Na koniec dzisiejszego dnia spotkałem się z przedstawicielami firmy Techland. Dzięki temu miałem okazję zobaczyć Dying Light 2 na konferencji prasowej.
Okazało się, że Techland zaczął prace przy Dying Light 2 już w pół roku po premierze pierwszej części. Recenzję „jedynki” możecie sprawdzić tutaj, natomiast nasz test dodatku, The Following, znajdziecie w tym miejscu.
Akcja produkcji dzieje się 15 lat po tym, jak ludzie przegrali walkę przeciw zainfekowanym i samym wirusem. Techland nie próżnował i dodali do rozgrywki istotny nowy element, który nazywają parkour puzzle. Polega on na tym, że każdy parkourowy ruch, który wykonuje nasz bohater zużywa wytrzymałość. Sęk w tym, by pokonać zaplanowaną trasę w jak najkrótszym czasie, nie marnując go na zbędne manewry. Jeśli będziemy się ociągać i nie zważać na pasek wytrzymałości, efekt będzie jeden i nieuchronny – śmierć i osunięcie się z trzymanej powierzchni. Wygląda to naprawdę dobrze i naturalnie – ma sens i pozwala zwiększyć efekt immersji.
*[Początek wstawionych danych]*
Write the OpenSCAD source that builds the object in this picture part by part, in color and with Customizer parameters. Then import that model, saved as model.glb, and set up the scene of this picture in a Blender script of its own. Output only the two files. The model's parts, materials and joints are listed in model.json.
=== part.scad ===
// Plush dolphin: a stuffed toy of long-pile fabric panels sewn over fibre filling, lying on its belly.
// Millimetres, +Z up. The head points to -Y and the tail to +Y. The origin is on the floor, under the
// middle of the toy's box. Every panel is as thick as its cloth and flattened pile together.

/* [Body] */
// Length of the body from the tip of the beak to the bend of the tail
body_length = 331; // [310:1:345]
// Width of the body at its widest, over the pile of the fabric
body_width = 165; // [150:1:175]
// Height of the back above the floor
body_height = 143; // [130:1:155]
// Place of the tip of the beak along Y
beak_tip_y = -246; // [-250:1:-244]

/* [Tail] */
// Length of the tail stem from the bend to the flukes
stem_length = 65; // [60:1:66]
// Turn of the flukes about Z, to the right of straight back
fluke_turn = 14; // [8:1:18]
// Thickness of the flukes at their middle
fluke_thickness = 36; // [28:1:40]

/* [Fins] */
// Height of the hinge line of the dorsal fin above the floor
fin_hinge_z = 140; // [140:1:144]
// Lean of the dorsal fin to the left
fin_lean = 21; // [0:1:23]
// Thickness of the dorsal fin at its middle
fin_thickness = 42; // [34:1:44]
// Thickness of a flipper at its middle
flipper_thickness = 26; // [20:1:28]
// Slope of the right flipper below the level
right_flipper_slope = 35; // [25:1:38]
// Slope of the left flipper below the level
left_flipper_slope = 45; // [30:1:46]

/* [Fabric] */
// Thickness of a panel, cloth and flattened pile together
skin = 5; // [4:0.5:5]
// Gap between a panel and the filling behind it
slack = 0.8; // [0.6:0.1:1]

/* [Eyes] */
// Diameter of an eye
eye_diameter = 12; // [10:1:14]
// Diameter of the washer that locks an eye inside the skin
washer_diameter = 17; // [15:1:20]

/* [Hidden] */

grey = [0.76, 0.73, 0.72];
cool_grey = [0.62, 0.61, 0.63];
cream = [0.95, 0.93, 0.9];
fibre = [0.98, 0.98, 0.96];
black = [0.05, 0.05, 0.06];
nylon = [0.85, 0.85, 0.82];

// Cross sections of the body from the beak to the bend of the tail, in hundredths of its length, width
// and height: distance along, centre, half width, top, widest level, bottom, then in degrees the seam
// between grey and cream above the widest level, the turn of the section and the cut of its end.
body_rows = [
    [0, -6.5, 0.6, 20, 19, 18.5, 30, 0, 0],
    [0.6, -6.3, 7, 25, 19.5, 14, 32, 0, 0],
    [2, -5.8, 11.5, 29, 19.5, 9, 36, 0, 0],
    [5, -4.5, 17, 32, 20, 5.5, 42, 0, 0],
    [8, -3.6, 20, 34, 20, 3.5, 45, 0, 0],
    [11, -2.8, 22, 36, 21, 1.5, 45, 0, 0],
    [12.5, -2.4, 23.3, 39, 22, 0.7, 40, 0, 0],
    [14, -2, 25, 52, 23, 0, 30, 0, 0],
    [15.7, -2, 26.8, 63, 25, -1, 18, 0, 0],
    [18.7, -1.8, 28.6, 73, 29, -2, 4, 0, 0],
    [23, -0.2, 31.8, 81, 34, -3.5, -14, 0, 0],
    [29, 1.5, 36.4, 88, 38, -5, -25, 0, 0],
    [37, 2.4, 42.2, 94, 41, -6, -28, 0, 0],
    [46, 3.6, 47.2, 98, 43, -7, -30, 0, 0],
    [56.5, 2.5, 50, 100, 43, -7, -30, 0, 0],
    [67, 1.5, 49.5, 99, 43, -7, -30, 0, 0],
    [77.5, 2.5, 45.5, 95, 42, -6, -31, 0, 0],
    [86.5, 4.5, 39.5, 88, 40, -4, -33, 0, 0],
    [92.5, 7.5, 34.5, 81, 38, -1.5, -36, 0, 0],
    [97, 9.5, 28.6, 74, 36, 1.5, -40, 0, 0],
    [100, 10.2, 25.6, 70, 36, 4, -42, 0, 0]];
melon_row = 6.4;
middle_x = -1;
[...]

Kolejną nowością jest wprowadzenie frakcji. Tych będą 3: The Peacekeepers (swojego rodzaju policja), The Scavengers (czyli popularni łupieżcy, tudzież bandyci) oraz, nazwijmy ich, Botanicy. Zawiązanie sojuszu z nimi spowoduje wzrost powszechności stymulantów. Działa to jednak w dwie strony – my możemy wzmocnić swoje umiejętności, ale tak samo przeciwnicy. Jeśli z kolei wspomożemy frakcję Scavengers, będziemy mieli udział w łupach zdobywanych na wypadach członków „gangu”. Pomoc dla Peacekeepers sprawi, że na ulicach zapanuje większy porządek – aczkolwiek kontrolowany silną ręką – oraz więcej haków, czy możliwości szybkiego poruszania się po Mieście. Dzięki przedstawicielom tej strony będziemy mogli także brać udział w walkach na arenie, za pieniądze. Oczywiście jeśli pokonamy mistrza, to na ulicach będą osoby gotowe nas zaatakować, by samemu zdobyć tytuł. Co ciekawe, zawiązanie sojuszu z daną stroną wpływa także na wizualną wersję świata. I to nie tylko najbliższego otoczenia, ale całego dostępnego obszaru gry. A ten jest zdecydowanie większy niż do tej pory – Techland mówi, że stanowi on czterokrotność połączonych obszarów dostępnych w Dying Light i dodatku The Following.
Kolejną zmianą względem poprzednich odsłon jest zagęszczenie zainfekowanych na ulicach. Tym razem większość z nich będzie chowała się w domach przed słońcem, przez co o tej porze doby na zewnątrz będą nieliczne takie stwory. Inaczej ma się oczywiście sprawa z ludźmi. W ciągu dnia zarażeni będą spali w opuszczonych budynkach. Będzie można się naturalnie obok nich przekraść (jeśli nie będziemy głośni i nie będziemy świecić stworom po oczach latarką) i zdobyć lepsze wyposażenie poukrywane w zakamarkach tej „noclegowni”. W nocy można spodziewać się opuszczonych leży zainfekowanych postaci, ale tym samym dotarcie na miejsce będzie zdecydowanie trudniejsze. Coś za coś.
Dying Light 2 będzie jeszcze bardziej przypominało grę z gatunku RPG. Niektóre potencjalne starcia będą mogły być całkowicie ominięte. Wystarczy wybrać odpowiednią kwestię dialogową. Jeśli przekonamy rozmówcę do swojej racji, zrezygnuje on z walki i nawet potencjalnie nam pomoże. Ponadto każda decyzja ma kształtować świat gry, więc może się okazać, że w Dying Light 2 będzie warto zagrać więcej niż raz. Do rozgrywki może zachęcać także rozwinięcie parkouru – liczba animacji została podwojona względem poprzednich części, a do podróżowania możemy wykorzystywać również wspomniane wcześniej haki, czy zawieszone tu i ówdzie liny oraz drzewa.
Dying Light 2 ukaże się na konsolach PlayStation 4 i Xbox One.